— begin —

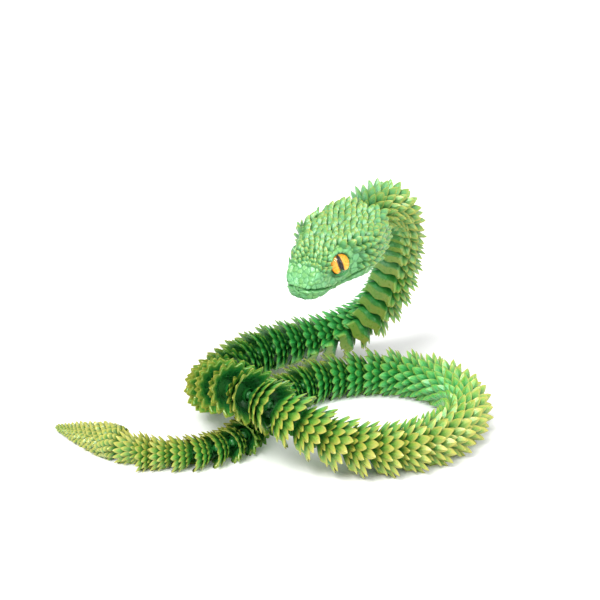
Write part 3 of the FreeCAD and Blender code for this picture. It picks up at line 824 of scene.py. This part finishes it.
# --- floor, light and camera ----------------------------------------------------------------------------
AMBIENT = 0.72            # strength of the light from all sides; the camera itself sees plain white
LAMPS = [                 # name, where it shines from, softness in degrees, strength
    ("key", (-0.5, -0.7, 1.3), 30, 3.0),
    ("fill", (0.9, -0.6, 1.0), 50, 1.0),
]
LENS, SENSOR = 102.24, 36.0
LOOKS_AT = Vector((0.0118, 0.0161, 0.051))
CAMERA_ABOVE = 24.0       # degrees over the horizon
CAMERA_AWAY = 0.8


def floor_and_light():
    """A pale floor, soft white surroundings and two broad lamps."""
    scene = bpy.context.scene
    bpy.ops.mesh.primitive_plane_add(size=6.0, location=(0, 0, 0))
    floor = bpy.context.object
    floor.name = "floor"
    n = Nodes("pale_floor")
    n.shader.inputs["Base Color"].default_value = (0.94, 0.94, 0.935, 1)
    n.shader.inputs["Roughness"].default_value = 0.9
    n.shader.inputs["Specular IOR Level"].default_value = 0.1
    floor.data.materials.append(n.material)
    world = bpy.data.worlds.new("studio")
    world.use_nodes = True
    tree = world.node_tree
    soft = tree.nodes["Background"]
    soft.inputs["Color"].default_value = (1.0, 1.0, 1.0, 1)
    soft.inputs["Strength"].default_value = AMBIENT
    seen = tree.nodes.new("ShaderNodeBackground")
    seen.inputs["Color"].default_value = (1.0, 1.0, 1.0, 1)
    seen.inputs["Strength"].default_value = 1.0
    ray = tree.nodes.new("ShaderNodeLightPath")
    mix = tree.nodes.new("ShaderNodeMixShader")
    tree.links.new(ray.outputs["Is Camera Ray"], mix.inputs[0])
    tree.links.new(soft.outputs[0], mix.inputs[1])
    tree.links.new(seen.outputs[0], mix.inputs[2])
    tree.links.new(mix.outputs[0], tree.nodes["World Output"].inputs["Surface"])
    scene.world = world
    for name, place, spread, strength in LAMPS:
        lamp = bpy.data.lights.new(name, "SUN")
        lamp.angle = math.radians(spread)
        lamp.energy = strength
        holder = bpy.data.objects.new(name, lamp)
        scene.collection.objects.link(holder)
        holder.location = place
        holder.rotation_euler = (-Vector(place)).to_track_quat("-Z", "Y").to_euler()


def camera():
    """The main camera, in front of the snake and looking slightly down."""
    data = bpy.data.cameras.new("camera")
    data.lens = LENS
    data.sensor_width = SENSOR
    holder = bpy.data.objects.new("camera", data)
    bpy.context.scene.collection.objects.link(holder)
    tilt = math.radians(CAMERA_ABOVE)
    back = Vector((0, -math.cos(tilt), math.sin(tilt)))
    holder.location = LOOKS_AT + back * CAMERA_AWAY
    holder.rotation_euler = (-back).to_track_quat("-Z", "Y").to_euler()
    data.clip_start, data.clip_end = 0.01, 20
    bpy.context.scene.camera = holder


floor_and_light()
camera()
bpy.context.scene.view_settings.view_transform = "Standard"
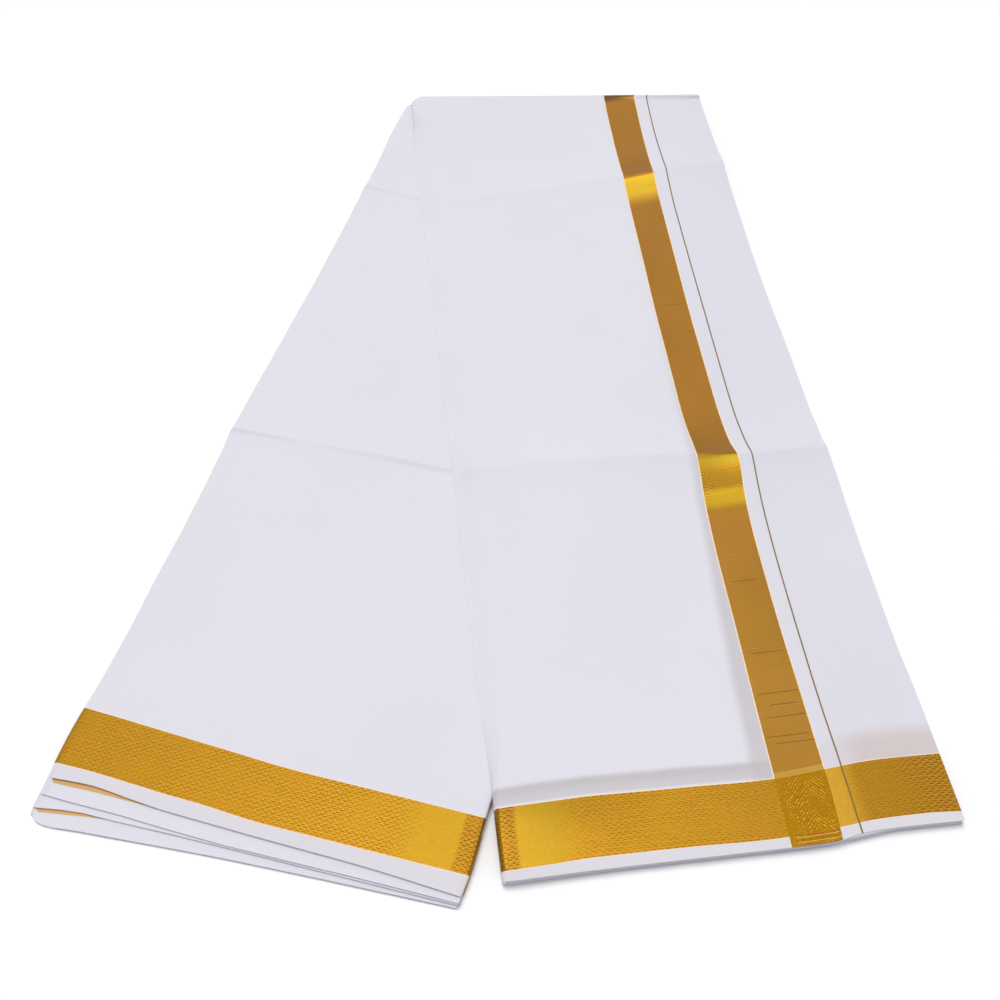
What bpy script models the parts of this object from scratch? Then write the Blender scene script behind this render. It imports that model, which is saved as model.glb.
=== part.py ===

— end —

Retype nothing except the lines from the line holding "What bpy script" through the last line of the entries, both included.

◆ Answer ◆
What bpy script models the parts of this object from scratch? Then write the Blender scene script behind this render. It imports that model, which is saved as model.glb.
=== part.py ===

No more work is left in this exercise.